Conscients que la gouvernance et le rôle de dirigeant ou d’administrateur d’organisations publiques ou parapubliques sont complexes et induisent des risques réels et variés, nous avons décidé au sein d’Arendt d’ouvrir un « Governance Center » couvrant toutes les matières indispensables à une saine et transparente gouvernance. Cette offre de services s’adresse aux dirigeants et administrateurs publics comme privés désireux d’encadrer leurs responsabilités de la manière la plus efficace et avec la meilleure gestion des risques.

 

Les conséquences que nous voyons arriver dans 20 ans étant déjà partiellement là, le conseiller professionnel que vous êtes pense donc qu’il faut agir dès aujourd’hui…
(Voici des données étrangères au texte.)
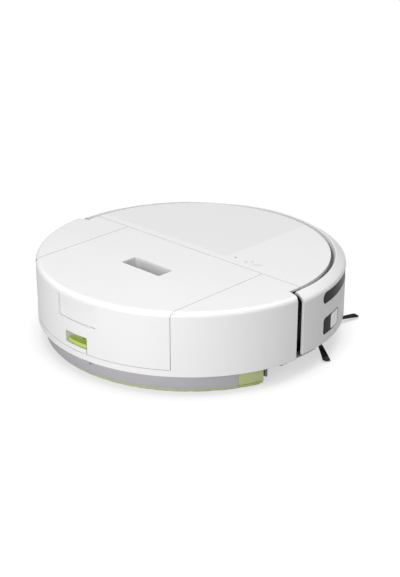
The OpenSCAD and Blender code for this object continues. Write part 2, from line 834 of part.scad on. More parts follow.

Il y a toujours un moment où les prédictions se heurtent au pragmatisme et penser l’avenir ne peut se faire à l’unique détriment du présent. Les idées, les outils et les méthodes existent pour une efficacité pleine et entière et pour construire des plans d’actions concrets à court comme à long terme. La difficulté est de les construire avec une véritable vue holistique. Gouverner, c’est prévoir, dit-on usuellement. Mais prévoir c’est le faire à un comme à dix ans. Et prévoir à un an impose d’agir dès aujourd’hui.

Le programme gouvernemental est ambitieux et c’est le moment idéal de le mettre en place, favorisé par le plein emploi, la croissance encore présente, la paix sociale et les taux d’intérêts extrêmement bas.

Pendant longtemps, la décision politique se faisait principalement aux lumières des connaissances du responsable qui les prenait. Elle gagne sans aucun doute à se nourrir désormais de l’échange collectif, mais aussi de l’expertise des spécialistes dont les conseils pourront aider à avoir un impact direct sur les citoyens.

Conseiller toujours avec bienveillance et humilité, envie de bien faire, offrir une haute technicité, voilà le métier de conseil citoyen tel que je le conçois.